Schack: I wanted to ask what brought you into real estate—are there specific aspects of the real estate industry you find interesting from a financial or economic perspective?
Savage: Yes. As an asset class it’s highly differentiated, highly heterogeneous, which differentiates it from standard equities or bonds or even cash. What I try to teach in my real estate finance class is: the capital for commercial real estate is global, but the assets are local. It’s a different risk profile [than what] faces somebody trying to do equity or bond trading.
As an economic question, I think real estate now has emerged into being one of the most interesting asset classes out there. And the demand in the current economic climate of very low interest rates, negative interest rates in Europe, has increased the demand for physical or hard assets like real estate. There’s a wall of capital coming in to acquire these assets, and I find all that fascinating to think about.
Schack: Could describe how big data, machine learning, and other major technological trends have impacted economics in specifically real estate?
Savage: It’s starting to. In commercial real estate we are moving into a world where the data are much more granular geographically and we know much more about the individual asset. We know very specific features.
In commercial real estate big data will be wide and not long. Picture an Excel spreadsheet—you have many many columns and relatively few rows. There may be 10 million buildings in the US that large institutional investors might acquire, but they observe many things about those buildings.
The types of algorithms to study that question are very different from [those] that economists normally use to study labor markets. We have to deploy algorithms that are much more like [what] Netflix uses. Netflix observes many features about me so the algorithm is a feature reduction algorithm that basically says "what are the three or four most important features about Tim that can guide our suggestion regarding a movie?"
Schack: How does one assess the most useful categories of data when you have so many?
Savage: It’s a great question. In fact, we have to reach back to an algorithm that was developed 80 or 90 years ago, called the Principal Components of Analysis. It is able to reduce the variables or features that one would evaluate based on how much they drive the variability in the outcome we’re interested in—in this case, a film recommendation.
We can layer on top of it reinforcement learning where, for example, if the Netflix algorithm makes a recommendation to me and I don’t like it, I essentially can punish the algorithm. That improves the algorithm to me.
Schack: Could tell us something you’ve found in your research that you think is most surprising to people in your field or broadly?
Savage: I think in this field there is an overconfidence in the ability to forecast where in the near term where the economy is going. For example, many people were saying this time last year that interest rates were going up and made those statements with confidence. Yet we’ve seen a substantial decline in long-term interest rates even over the last year. We know it’s very difficult to predict the paths of interest rates; if it were easy, people would make a lot of money doing it.
Schack: Could you take us through what a project or a day might look like for someone with an economics or data-focused skill set? Thinking of a student studying under you today.

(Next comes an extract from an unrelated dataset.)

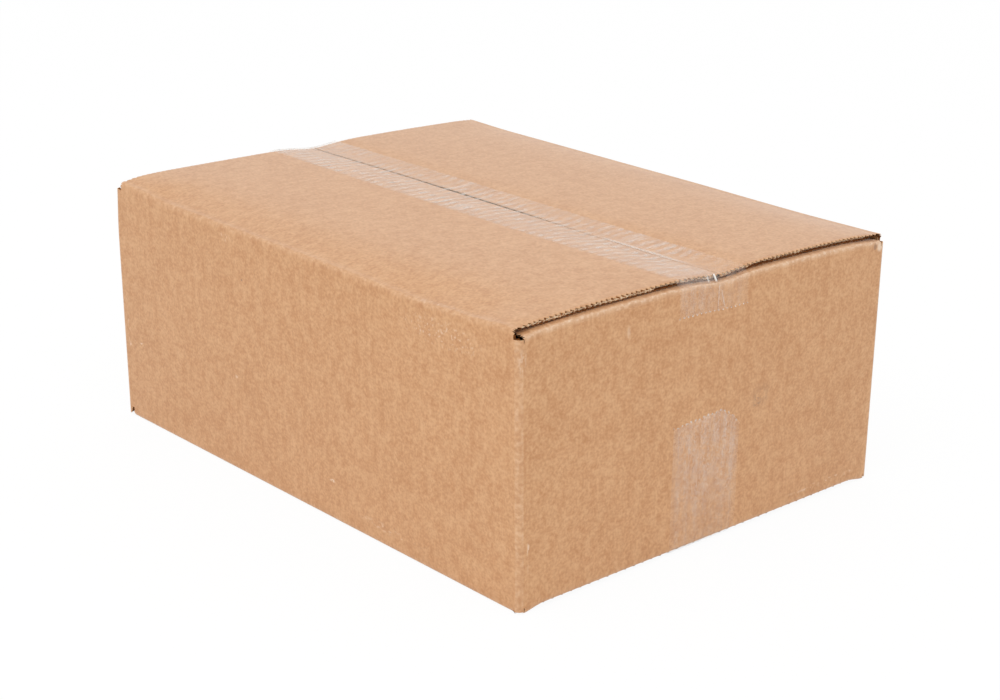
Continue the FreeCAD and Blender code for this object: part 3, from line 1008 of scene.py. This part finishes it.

Savage: It’s helpful to think about a narrow problem, then think about an experimental design or data source that might be used to explore that singular use case. Hello Alfred is not a solution to the entire real estate industry. It is a solution to the large number of people who live in multi-family units who want one source for dry cleaning and takeout food.
Schack: What skills and ideas are you most concerned that students are walking away with?
Savage: What I really want them to do is to approach data science and machine learning with a critical view. I can develop 20 correlations between here and the door and none of them could be informative in a meaningful way. What I want my students to come away with is: just because it’s easy doesn’t mean that’s the right thing to do.
Schack: As you’re looking at housing trends in cities nationwide is there any advice you have?
Savage: Yes. As we move forward we need to think about more innovative ways to build out commercial real estate and to build out residential real estate. Looking at ideas around modular housing, where you can reduce costs by essentially creating a homogenous product that a resident themselves can adapt. That has the potential of going a long way to dealing with what is a real problem, which is the lack of affordability for lower-income people. The urbanization phenomenon extends across the entire income spectrum, and we do need to come up with creative ways.